I wouldn't call it a structural weakness in this case because Terra is not structurally related to any other coin - it's more just that the situation triggered a panic on the news that the Terra team was selling BTC in an attempt to try and save the peg. If usdt or usdc failed it would be another story of course because a large part of the Ethereum ecosystem depends on those coins.

It was definitely a structural thing- Terra was using it’s own derivative native coin, Luna, to maintain it’s pegged value so when prices starting dropping the stablecoin algorithms for Terra started trading Luna in attempt to maintain it’s value but that only caused the value of Luna to drop which further depressed Terra and the whole thing became a death spiral, and since so many other coins are dependent upon btc when they desperately started selling off that to prop up their dying coin it dropped btc’s value and caused the bottom to fall out across the whole network.

Latest episode of Scam Economy goes pretty in-depth on this.
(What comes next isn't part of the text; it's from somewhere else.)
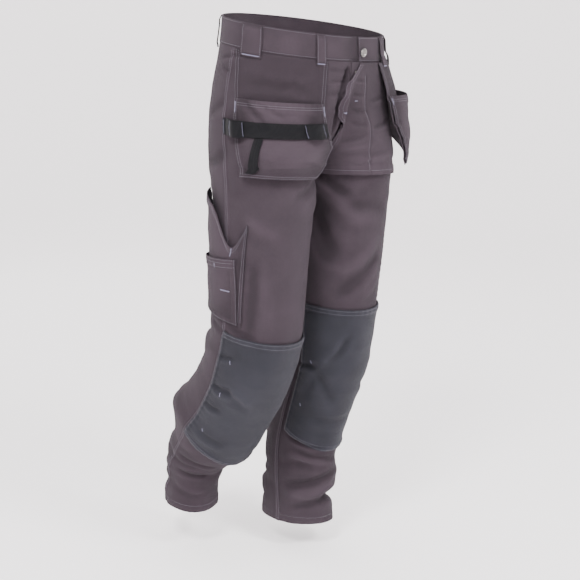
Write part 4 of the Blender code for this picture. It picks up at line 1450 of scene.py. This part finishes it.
def build_knee_pouches():
    for side in ("right", "left"):
        patch = knee_patch(side)
        cloth_piece(
            f"{side}_knee_pouch_cloth", patch, 0.0030, pad_finish(), [f"{side}_knee_pouch"], PAD_CLOTH
        )
        lines = [(patch, inset(patch, "top", gap, 0, 1, 240)) for gap in (0.0030, 0.0105)]
        lines += [(patch, inset(patch, "bottom", gap, 0, 1, 240)) for gap in (0.0030, 0.0105)]
        lines += [(patch, inset(patch, edge, 0.0030)) for edge in ("start", "end")]
        topstitching(f"{side}_knee_pouch_stitching", lines)
        tacks = [(patch, tack_line(patch, place, 0.90, place + 0.022, 0.888), 0.0028) for place in (0.17, 0.42, 0.80)]
        tacks += [(patch, tack_line(patch, place, 0.09, place + 0.022, 0.10), 0.0028) for place in (0.36, 0.70)]
        bar_tacks(f"{side}_knee_pouch_tacks", tacks)


def build_stage():
    bm = bmesh.new()
    profile = [(0.0, 0.0), (4.0, 0.0)]
    profile += [(4.0 + 1.5 * math.sin(a), 1.5 - 1.5 * math.cos(a)) for a in np.linspace(0.15, math.pi / 2, 10)]
    profile += [(5.5, 5.5)]
    ring = [bm.verts.new((radius, 0, FLOOR + height)) for radius, height in profile]
    for first, second in zip(ring, ring[1:]):
        bm.edges.new((first, second))
    bmesh.ops.spin(
        bm, geom=bm.verts[:] + bm.edges[:], cent=(0, 0, 0), axis=(0, 0, 1), angle=2 * math.pi, steps=64, use_merge=True
    )
    bmesh.ops.remove_doubles(bm, verts=bm.verts, dist=0.0001)
    bmesh.ops.recalc_face_normals(bm, faces=bm.faces)
    mesh = bpy.data.meshes.new("pale_room")
    bm.to_mesh(mesh)
    bm.free()
    mesh.shade_smooth()
    mesh.materials.append(stage_finish())
    room = bpy.data.objects.new("pale_room", mesh)
    bpy.context.scene.collection.objects.link(room)

    world = bpy.data.worlds.new("soft_daylight")
    world.use_nodes = True
    sky = world.node_tree.nodes["Background"]
    sky.inputs["Color"].default_value = (1.0, 0.985, 0.99, 1.0)
    sky.inputs["Strength"].default_value = 1.55
    bpy.context.scene.world = world
    add_lamp("key", azimuth=-58, height=1.9, distance=2.5, size=0.8, power=125)
    add_lamp("front", azimuth=4, height=1.8, distance=2.6, size=0.8, power=100)
    add_lamp("left_fill", azimuth=-85, height=0.9, distance=3.5, size=2.2, power=16)
    add_lamp("right_fill", azimuth=70, height=0.9, distance=3.5, size=2.0, power=22)
    add_lamp("back", azimuth=165, height=1.2, distance=3.5, size=2.4, power=40)

    heading = math.radians(CAMERA_AZIMUTH)
    right = Vector((math.cos(heading), -math.sin(heading), 0))
    ahead = Vector((math.sin(heading), math.cos(heading), 0))
    camera = bpy.data.objects.new("camera", bpy.data.cameras.new("camera"))
    camera.location = -ahead * CAMERA_DISTANCE + right * CAMERA_SIDE + Vector((0, 0, CAMERA_HEIGHT))
    dip = math.radians(CAMERA_DIP)
    looking = ahead * math.cos(dip) + Vector((0, 0, -math.sin(dip)))
    camera.rotation_euler = looking.to_track_quat("-Z", "Y").to_euler()
    camera.data.lens = CAMERA_LENS
    camera.data.sensor_width = 36.0
    bpy.context.scene.collection.objects.link(camera)
    bpy.context.scene.camera = camera


def add_lamp(name, azimuth, height, distance, size, power):
    """A square soft light aimed at the middle of the pants."""
    lamp = bpy.data.objects.new(name, bpy.data.lights.new(name, "AREA"))
    lamp.data.size = size
    lamp.data.energy = power
    angle = math.radians(azimuth)
    lamp.location = (distance * math.sin(angle), -distance * math.cos(angle), height)
    target = Vector((0, 0.05, -0.5))
    lamp.rotation_euler = (target - lamp.location).to_track_quat("-Z", "Y").to_euler()
    bpy.context.scene.collection.objects.link(lamp)


def operator(name, label, text, build):
    """One operator class that runs a build function."""

    def execute(self, context):
        build()
        return {"FINISHED"}

    return type(
        f"WORKPANTS_OT_{name}",
        (bpy.types.Operator,),
        {"bl_idname": f"workpants.{name}", "bl_label": label, "__doc__": text, "execute": execute},
    )


OPERATORS = [
    operator("panels", "Leg panels", "Builds the four leg panels with their seams and hems", build_panels),
    operator("waistband", "Waistband", "Builds the waistband and its topstitching", build_waistband),
    operator("belt_loops", "Belt loops", "Builds the seven belt loops", build_belt_loops),
    operator("fastening", "Button and zip", "Builds the waist button, the zip and the cloth behind it", build_fastening),
    operator("apron", "Left front", "Builds the left front's lapped outer layer", build_apron),
    operator("holsters", "Holster pockets", "Builds both hanging holster pockets", build_holsters),
    operator("tool_band", "Tool band", "Builds the webbing band, its loops and strap", build_tool_band),
    operator("side_pockets", "Side pockets", "Builds the long side pockets and the pockets on them", build_side_pockets),
    operator("knee_pouches", "Knee pouches", "Builds both slate knee pouches", build_knee_pouches),
    operator("stage", "Stage", "Builds the pale room, the soft lights and the camera", build_stage),
]


class WORKPANTS_PT_panel(bpy.types.Panel):
    """Lists the sizes, the colours and the pieces."""

    bl_label = "Cargo work pants"
    bl_space_type = "VIEW_3D"
    bl_region_type = "UI"
    bl_category = "Work pants"

    def draw(self, context):
        for group in (context.scene.pants_sizes, context.scene.pants_colours):
            for name in group.__annotations__:
                self.layout.prop(group, name)
        for made in OPERATORS:
            self.layout.operator(made.bl_idname)


CLASSES = [PantsSizes, PantsColours, *OPERATORS, WORKPANTS_PT_panel]


def register():
    for made in CLASSES:
        bpy.utils.register_class(made)
    bpy.types.Scene.pants_sizes = PointerProperty(type=PantsSizes)
    bpy.types.Scene.pants_colours = PointerProperty(type=PantsColours)


def unregister():
    del bpy.types.Scene.pants_sizes
    del bpy.types.Scene.pants_colours
    for made in reversed(CLASSES):
        bpy.utils.unregister_class(made)


def main():
    register()
    for made in OPERATORS:
        getattr(bpy.ops.workpants, made.bl_idname.split(".")[1])()


if __name__ == "__main__":
    main()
It’s like the Terra stablecoin was designed to fail this way, and it’s not the only crypto on the market set up like this.
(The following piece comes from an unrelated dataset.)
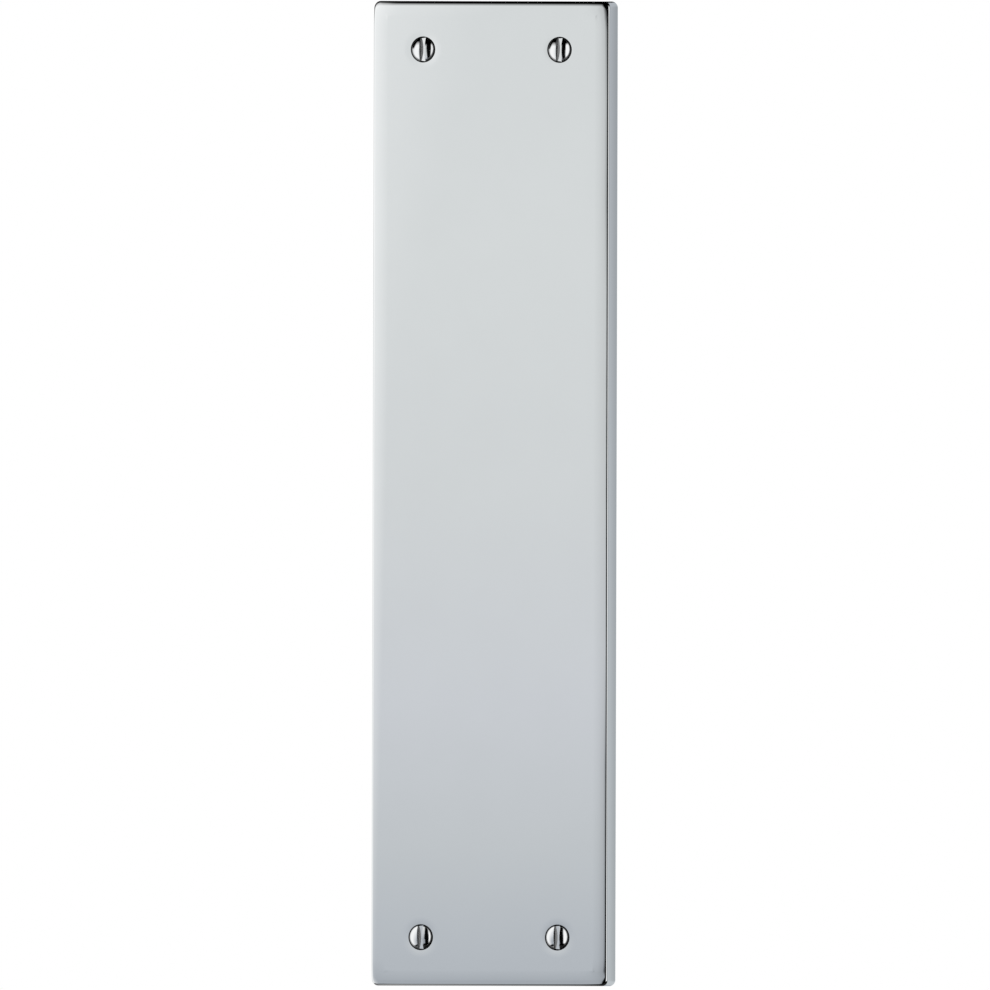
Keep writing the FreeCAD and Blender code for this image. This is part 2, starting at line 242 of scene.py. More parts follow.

Yes, Terra definitely had structural problems. It was well known that their mechanism was garbage and it's really sad that so many naive investors got fleeced by buying into it.

My point was that the crash was already well underway before UST depegged. The situation contributed to the panic but Terra's BTC reserve was only a couple of billion worth, barely 10% of Bitcoin daily trading volume on a quiet day. Not enough to move the market this much on it's own.

All stablecoins are a joke. They’re meant to paper over the instability of crypto but they’re all either dependent upon that instability like Terra or get caught blatantly scamming their valuation like Tether.

Good interview with Nicholas Weaver of UC Berkeley. He’s someone who moved from, interesting to interesting but silly to there’s some bad actors here to it must be destroyed.

ruhk wrote:

All stablecoins are a joke.

Not at all. USDC is basically the same idea as Tether, but without the shady accounting. DAI is an algorithmic stablecoin that has held it's peg even during the last meltdown.

It's not impossible to do it right, you just need to prioritise making something functional instead of ponzinomics.

jontra wrote:
ruhk wrote:

All stablecoins are a joke.

Not at all. USDC is basically the same idea as Tether, but without the shady accounting. DAI is an algorithmic stablecoin that has held it's peg even during the last meltdown.

It's not impossible to do it right, you just need to prioritise making something functional instead of ponzinomics.

I’m not familiar with DAI but isn’t USDC the mystery box coin that just lists “assets” as it’s leverage but refuses to specify what they are or how much comprises the coin’s valuation? It sort of seems like they’re doing the same exact thing as Tether but are just better at hiding it.
This is, of course, in the shadow of the fact that the entire crypto economy itself has evolved into one big scam, which sort of lessens the importance of the specific degree of scamminess of any individual coin.

No, USDC is backed entirely by USD and treasury bonds, and it's regularly audited.

ruhk wrote:

This is, of course, in the shadow of the fact that the entire crypto economy itself has evolved into one big scam, which sort of lessens the importance of the specific degree of scamminess of any individual coin.

I really disagree with this. Trash coins like Terra are unfortunately rampant in the space, and although I think most of them aren't scams in the literal sense (I think the developers genuinely believe their own nonsense), I agree that the distinction isn't important for everyone who gets burned by them. But the vast majority of value in the system is in BTC and ETH, which, while they have their issues, are decidedly not scams. Alongside a couple of the other top-tier coins, they work reliably, and are stable (token prices aside).